I received an unlinked acknowledgement yesterday in an InvestmentNews article (yes, I thought about being snarky and not including a link back) on Wells REIT II's wise decision to waive its internalization fee. The article mentioned that Wells manages $11 billion of real estate assets. My guess it that the real estate assets of Piedmont Office Realty Trust were incorrectly included in this calculation. Piedmont was the original Wells REIT, but it is now a separate company, with separate management and a separate location, so its assets need to be excluded from Wells' asset under management. When Wells REIT II internalizes its management, it too will separate from Wells and take its $6.2 billion of assets with it.
Losing significant assets is a major consideration for sponsors exploring liquidity options for their REITs. I
hypothesized last week that Cole doesn't want to see the $3.5 billion
in Cole Credit Property Trust II assets leave the fold. The master of keeping assets is WP Carey, which through multiple internal mergers still manages the assets raised through its investment funds.

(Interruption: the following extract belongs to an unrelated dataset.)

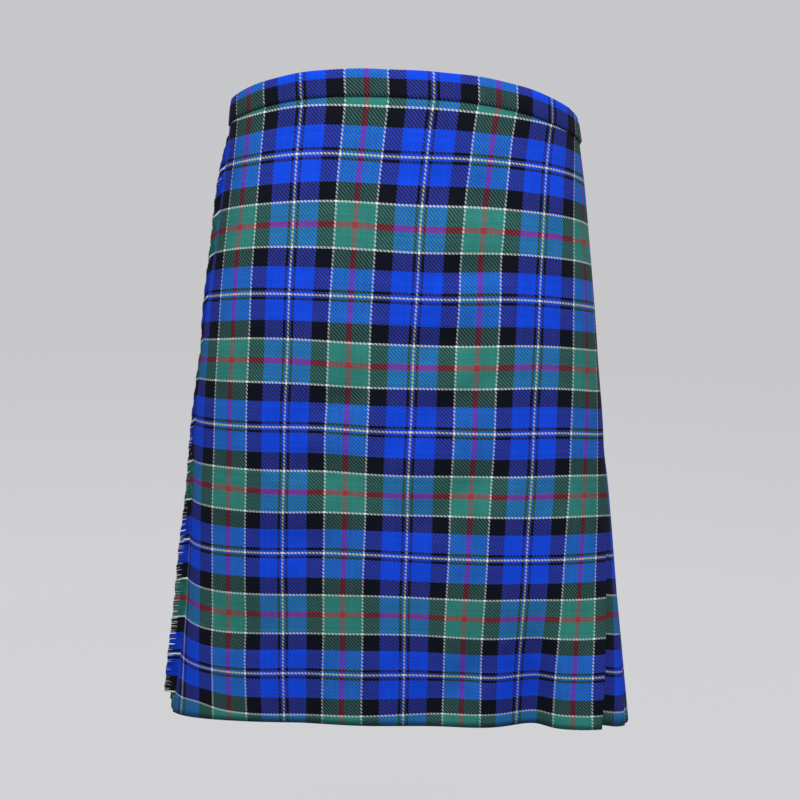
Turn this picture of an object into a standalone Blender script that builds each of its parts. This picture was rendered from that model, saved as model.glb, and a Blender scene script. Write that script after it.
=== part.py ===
"""Knee-length wrap kilt, shown as worn, with its waistband, fringe, straps and buckles.

Units are metres with +Z up.  The wearer faces -Y, so +X is the wearer's left hip.  The origin is
the middle of the waist opening, level with the upper edge of the band in front.  The hollow inside
is empty.  Sizes below are in millimetres and are turned into metres when each solid is made.
"""
import math

import bmesh
import bpy
from mathutils import Vector

MM = 0.001

# Cloth and the gap left wherever two pieces are sewn or laid together.
WALL = 1.0
GAP = 0.35
STEP = WALL + GAP

# Overall heights, measured down from the upper edge of the band in front.
LENGTH = 614.0
BAND_HEIGHT = 26.0
BAND_WALL = 1.0
WAIST_TILT = 0.033
WAIST_DIP = 20.0
WAIST_DIP_POWER = 3.0
BACK_RISE = 4.0
HEM_SIDE_DROP = 9.0
HEM_CORNER_DROP = 3.0
HEM_EDGE_DROP = 3.0

# Body section at each drop: half widths, depths and how square each quarter is.
SECTION_COLUMNS = ("drop", "left_hip", "right_hip", "front", "back", "square_left", "square_right",
                   "square_back")
SECTIONS = (
    (0.0, 166.0, 165.5, 105.0, 110.0, 2.10, 2.10, 2.20),
    (60.0, 175.0, 171.5, 106.5, 121.0, 2.20, 2.20, 2.20),
    (130.0, 182.5, 180.5, 107.5, 132.0, 2.40, 2.40, 2.25),
    (200.0, 189.3, 189.5, 107.5, 139.0, 2.65, 2.55, 2.30),
    (300.0, 198.5, 199.5, 107.5, 143.0, 2.80, 2.60, 2.30),
    (400.0, 207.5, 206.5, 107.5, 145.0, 3.00, 2.55, 2.30),
    (500.0, 216.3, 213.5, 107.5, 147.0, 3.60, 2.50, 2.30),
    (560.0, 221.2, 219.0, 107.5, 149.0, 4.40, 2.50, 2.30),
    (614.0, 226.0, 223.5, 107.5, 151.0, 5.00, 2.50, 2.30),
)

# Reach of the over-apron to each side of the middle of the front, along the cloth.
APRON_COLUMNS = ("drop", "to_right_hip", "to_left_hip", "flare")
APRON = (
    (0.0, 213.0, 215.0, 0.0),
    (60.0, 208.0, 215.5, 0.0),
    (130.0, 202.0, 216.0, 0.0),
    (200.0, 210.0, 216.5, 0.0),
    (300.0, 219.0, 217.0, 0.0),
    (400.0, 219.0, 214.5, 1.0),
    (460.0, 219.5, 209.5, 3.5),
    (520.0, 221.0, 204.0, 7.0),
    (614.0, 236.0, 196.5, 11.5),
)
OVER_OUT = 4.9
OVER_OUT_EDGE = 7.2
UNDER_OUT = 0.7
APRON_STATIONS = 30
DEEP_PLEAT = 35.0
UNDER_SHORT = 52.0
UNDER_STATIONS = 26

# Knife pleats from the left hip round the back to the right hip.
PLEATS = 24
PLEATS_LEFT = 12
PLEAT_COVER = 0.7
PLEAT_LOW = 0.7
PLEAT_RISE = 2.0 * STEP * (1.0 + PLEAT_COVER)
PLEAT_HIGH = PLEAT_LOW + PLEAT_RISE
PLEAT_OPEN = 1.4
EDGE_CLEAR = 4.0

# Rows of points down the cloth, as shares of its length.
ROWS = (0.0, 0.045, 0.13, 0.26, 0.40, 0.54, 0.68, 0.80, 0.90, 1.0)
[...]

Inland Real Estate Group has had three of its non-traded REITs go full cycle, two that are still
operating (the third was an outright sale of the REIT). The two
still in existence, Inland Real Estate Corporation (IRC) and Retail Properties of America (RPAI), have separate management from Inland Real Estate Group, but operate out of the same office building. I am not sure why Piedmont physically left Wells, or why Inland stayed. Maybe it's like children becoming adults and deciding whether to move out or stay at home living with their parents.
Sponsor assets under management is a serious issue, and one that will play into all non-traded REIT liquidation decisions.